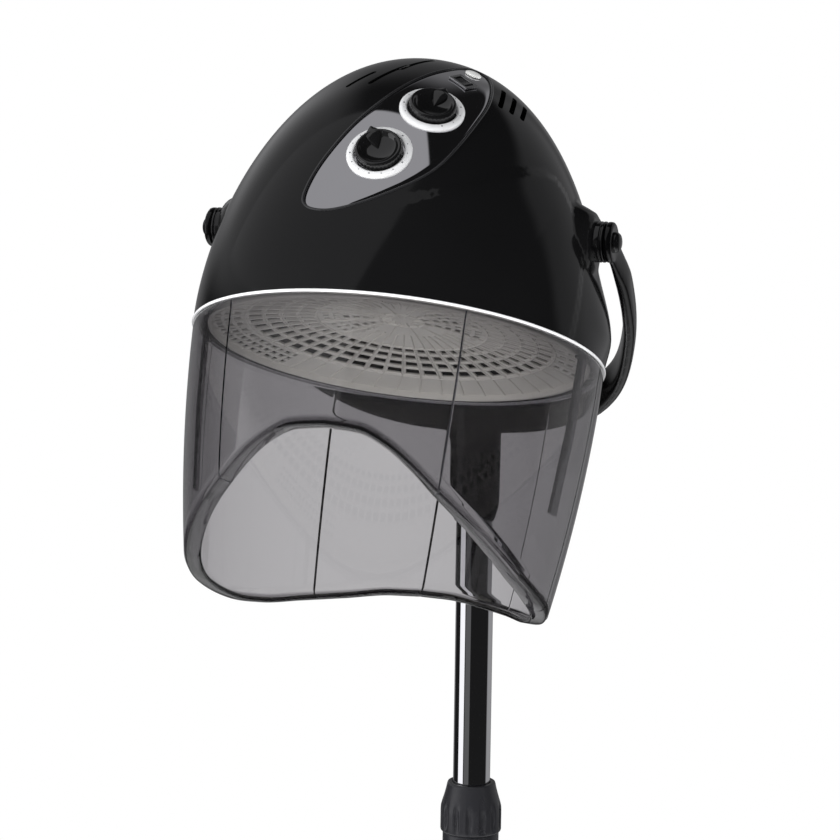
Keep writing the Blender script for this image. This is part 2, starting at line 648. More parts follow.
bm = bmesh.new(); bm.from_mesh(panel.data); bmesh.ops.recalc_face_normals(bm, faces=bm.faces); bm.to_mesh(panel.data); bm.free()

bc = grow2d(base_curve, 0.95)
C = drop(panel3(bc), np.broadcast_to(PN, bc.shape[:-1] + (3,)))
cn_ = surf_normal(C)
ct = np.roll(C, -1, 0) - np.roll(C, 1, 0); ct /= np.linalg.norm(ct, axis=1, keepdims=True)
cb = np.cross(ct, cn_)
prof = [(-1.25, -1.5), (-1.25, 0.1), (-1.0, 0.75), (-0.4, 1.1), (0.4, 1.1), (1.0, 0.75), (1.25, 0.1), (1.25, -1.5)]
V = np.concatenate([C + a * cb + b * cn_ for a, b in prof])
F = grid_faces(m, len(prof), True, True)
bez = obj_from("panel_bezel_rim", hd(V), F, M_BEZEL, "head", ["panel_bezel"])
bm = bmesh.new(); bm.from_mesh(bez.data); bmesh.ops.recalc_face_normals(bm, faces=bm.faces); bm.to_mesh(bez.data); bm.free()

# ------------------------------------------------------------------ dial rings and knobs
ring_prof = round_profile([(22.4, -2.6), (29.0, -2.6), (29.0, -0.2), (27.0, 1.5), (23.6, 1.9), (22.4, 1.2)], [0.2, 0.3, 0.5, 1.2, 0.9, 0.4], 4)
rv, rf = lathe(ring_prof, 120)
for nm, fr, first, last, cnt in (("timer", FR1, 62, 352, 13), ("temperature", FR2, -115, 155, 11)):
    o, x, y, z = fr
    ro = obj_from(nm + "_ring", hd(place(rv, o, x, y, z)), rf, M_RING, "head", [nm + "_dial_ring"])
    dots = []
    for k in range(cnt):
        a = math.radians(first + (last - first) * k / (cnt - 1))
        big = k % 3 == 0
        dr = 0.85 if big else 0.55
        dv, df = lathe([(0, 0.25), (dr * 0.7, 0.2), (dr, 0.0), (dr, -0.3), (0, -0.3)], 18)
        c = np.array([25.4 * math.cos(a), 25.4 * math.sin(a), 1.72])
        dots.append((place(dv + c, o, x, y, z), df))
    dv, df = join(dots)
    obj_from(nm + "_marks", hd(dv), df, M_DOT, "head")


def knob_mesh():
    # round cup: skirt with faint flutes, rolled rim, dished face
    prof = [(0.0, -1.9), (20.3, -1.9), (20.9, -1.3), (20.9, 2.0), (20.9, 5.4), (20.6, 6.6), (19.9, 7.6), (18.9, 8.1), (17.9, 7.8), (17.0, 6.9),
            (16.2, 5.7), (15.0, 4.4), (13.0, 3.2), (10.0, 2.3), (6.0, 1.6), (3.0, 1.35), (0.0, 1.25)]
    v, f = lathe(prof, 144)
    a = np.arctan2(v[:, 1], v[:, 0])
    r = np.hypot(v[:, 0], v[:, 1])
    fl = np.where((r > 20) & (v[:, 2] < 5.6) & (v[:, 2] > -1.5), -0.22 * (1 + np.cos(a * 36)), 0)
    v[:, 0] *= 1 + fl / 21.0; v[:, 1] *= 1 + fl / 21.0
    return v, f


def pointer_mesh():
    # triangular pointer: rises out of the dish, crosses the rim and reaches over the ring
    half = [(3.2, 0.7), (6.0, 2.3), (9.5, 4.3), (13.0, 6.2), (16.0, 7.3), (18.5, 6.6), (20.6, 4.7), (23.0, 2.6), (25.2, 0.9)]
    rr = np.array([p[0] for p in half])
    topz = np.interp(rr, [3, 9, 14, 17, 20, 25.6], [1.7, 4.0, 6.6, 7.7, 7.9, 7.0])
    botz = np.where(rr > 19.5, 2.6, 0.9)
    v, f = [], []
    for x, w, t, b in zip(rr, [p[1] for p in half], topz, botz):
        v += [(x, -w, b), (x, -w * 0.97, t - 0.5), (x, -w * 0.8, t), (x, 0, t + 0.25), (x, w * 0.8, t), (x, w * 0.97, t - 0.5), (x, w, b)]
    n = 7
    for i in range(len(half) - 1):
        for j in range(n - 1):
            f.append((i * n + j, (i + 1) * n + j, (i + 1) * n + j + 1, i * n + j + 1))
        f.append((i * n + n - 1, (i + 1) * n + n - 1, (i + 1) * n, i * n))
    f.append(tuple(range(n)))
    f.append(tuple((len(half) - 1) * n + j for j in reversed(range(n))))
    return np.array(v, float), f


def turned(v, t):
    c, s = math.cos(t), math.sin(t)
    return np.stack([v[:, 0] * c - v[:, 1] * s, v[:, 0] * s + v[:, 1] * c, v[:, 2]], -1)


for nm, fr, turn in (("timer", FR1, math.radians(62)), ("temperature", FR2, math.radians(20))):
    o, x, y, z = fr
    kv, kf = knob_mesh()
    obj_from(nm + "_knob_cap", hd(place(turned(kv, turn), o, x, y, z)), kf, M_KNOB, nm, [nm + "_knob"], angle=60)
    pv_, pf_ = pointer_mesh()
    po = obj_from(nm + "_knob_pointer", hd(place(turned(pv_, turn), o, x, y, z)), pf_, M_KNOB, nm)
    bm = bmesh.new(); bm.from_mesh(po.data); bmesh.ops.recalc_face_normals(bm, faces=bm.faces); bm.to_mesh(po.data); bm.free()
    po.data.set_sharp_from_angle(angle=math.radians(45))
    bevel(po, 0.0003, 2, 45)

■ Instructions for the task
Output the data above exactly, please, line for line.

■ Solution below
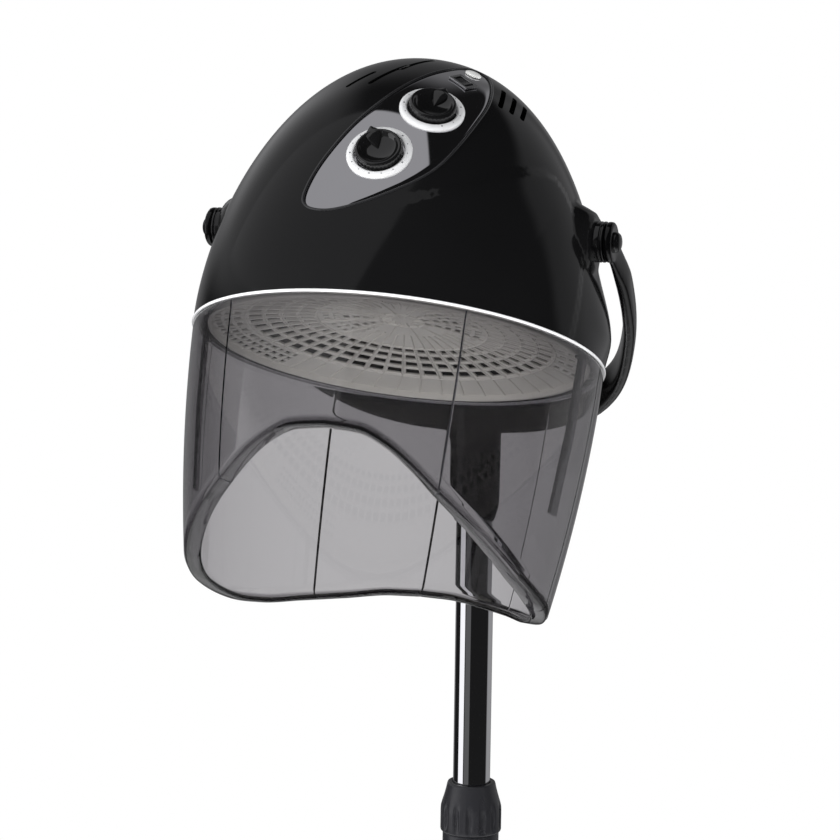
Keep writing the Blender script for this image. This is part 2, starting at line 648. More parts follow.
bm = bmesh.new(); bm.from_mesh(panel.data); bmesh.ops.recalc_face_normals(bm, faces=bm.faces); bm.to_mesh(panel.data); bm.free()

bc = grow2d(base_curve, 0.95)
C = drop(panel3(bc), np.broadcast_to(PN, bc.shape[:-1] + (3,)))
cn_ = surf_normal(C)
ct = np.roll(C, -1, 0) - np.roll(C, 1, 0); ct /= np.linalg.norm(ct, axis=1, keepdims=True)
cb = np.cross(ct, cn_)
prof = [(-1.25, -1.5), (-1.25, 0.1), (-1.0, 0.75), (-0.4, 1.1), (0.4, 1.1), (1.0, 0.75), (1.25, 0.1), (1.25, -1.5)]
V = np.concatenate([C + a * cb + b * cn_ for a, b in prof])
F = grid_faces(m, len(prof), True, True)
bez = obj_from("panel_bezel_rim", hd(V), F, M_BEZEL, "head", ["panel_bezel"])
bm = bmesh.new(); bm.from_mesh(bez.data); bmesh.ops.recalc_face_normals(bm, faces=bm.faces); bm.to_mesh(bez.data); bm.free()

# ------------------------------------------------------------------ dial rings and knobs
ring_prof = round_profile([(22.4, -2.6), (29.0, -2.6), (29.0, -0.2), (27.0, 1.5), (23.6, 1.9), (22.4, 1.2)], [0.2, 0.3, 0.5, 1.2, 0.9, 0.4], 4)
rv, rf = lathe(ring_prof, 120)
for nm, fr, first, last, cnt in (("timer", FR1, 62, 352, 13), ("temperature", FR2, -115, 155, 11)):
    o, x, y, z = fr
    ro = obj_from(nm + "_ring", hd(place(rv, o, x, y, z)), rf, M_RING, "head", [nm + "_dial_ring"])
    dots = []
    for k in range(cnt):
        a = math.radians(first + (last - first) * k / (cnt - 1))
        big = k % 3 == 0
        dr = 0.85 if big else 0.55
        dv, df = lathe([(0, 0.25), (dr * 0.7, 0.2), (dr, 0.0), (dr, -0.3), (0, -0.3)], 18)
        c = np.array([25.4 * math.cos(a), 25.4 * math.sin(a), 1.72])
        dots.append((place(dv + c, o, x, y, z), df))
    dv, df = join(dots)
    obj_from(nm + "_marks", hd(dv), df, M_DOT, "head")


def knob_mesh():
    # round cup: skirt with faint flutes, rolled rim, dished face
    prof = [(0.0, -1.9), (20.3, -1.9), (20.9, -1.3), (20.9, 2.0), (20.9, 5.4), (20.6, 6.6), (19.9, 7.6), (18.9, 8.1), (17.9, 7.8), (17.0, 6.9),
            (16.2, 5.7), (15.0, 4.4), (13.0, 3.2), (10.0, 2.3), (6.0, 1.6), (3.0, 1.35), (0.0, 1.25)]
    v, f = lathe(prof, 144)
    a = np.arctan2(v[:, 1], v[:, 0])
    r = np.hypot(v[:, 0], v[:, 1])
    fl = np.where((r > 20) & (v[:, 2] < 5.6) & (v[:, 2] > -1.5), -0.22 * (1 + np.cos(a * 36)), 0)
    v[:, 0] *= 1 + fl / 21.0; v[:, 1] *= 1 + fl / 21.0
    return v, f


def pointer_mesh():
    # triangular pointer: rises out of the dish, crosses the rim and reaches over the ring
    half = [(3.2, 0.7), (6.0, 2.3), (9.5, 4.3), (13.0, 6.2), (16.0, 7.3), (18.5, 6.6), (20.6, 4.7), (23.0, 2.6), (25.2, 0.9)]
    rr = np.array([p[0] for p in half])
    topz = np.interp(rr, [3, 9, 14, 17, 20, 25.6], [1.7, 4.0, 6.6, 7.7, 7.9, 7.0])
    botz = np.where(rr > 19.5, 2.6, 0.9)
    v, f = [], []
    for x, w, t, b in zip(rr, [p[1] for p in half], topz, botz):
        v += [(x, -w, b), (x, -w * 0.97, t - 0.5), (x, -w * 0.8, t), (x, 0, t + 0.25), (x, w * 0.8, t), (x, w * 0.97, t - 0.5), (x, w, b)]
    n = 7
    for i in range(len(half) - 1):
        for j in range(n - 1):
            f.append((i * n + j, (i + 1) * n + j, (i + 1) * n + j + 1, i * n + j + 1))
        f.append((i * n + n - 1, (i + 1) * n + n - 1, (i + 1) * n, i * n))
    f.append(tuple(range(n)))
    f.append(tuple((len(half) - 1) * n + j for j in reversed(range(n))))
    return np.array(v, float), f


def turned(v, t):
    c, s = math.cos(t), math.sin(t)
    return np.stack([v[:, 0] * c - v[:, 1] * s, v[:, 0] * s + v[:, 1] * c, v[:, 2]], -1)


for nm, fr, turn in (("timer", FR1, math.radians(62)), ("temperature", FR2, math.radians(20))):
    o, x, y, z = fr
    kv, kf = knob_mesh()
    obj_from(nm + "_knob_cap", hd(place(turned(kv, turn), o, x, y, z)), kf, M_KNOB, nm, [nm + "_knob"], angle=60)
    pv_, pf_ = pointer_mesh()
    po = obj_from(nm + "_knob_pointer", hd(place(turned(pv_, turn), o, x, y, z)), pf_, M_KNOB, nm)
    bm = bmesh.new(); bm.from_mesh(po.data); bmesh.ops.recalc_face_normals(bm, faces=bm.faces); bm.to_mesh(po.data); bm.free()
    po.data.set_sharp_from_angle(angle=math.radians(45))
    bevel(po, 0.0003, 2, 45)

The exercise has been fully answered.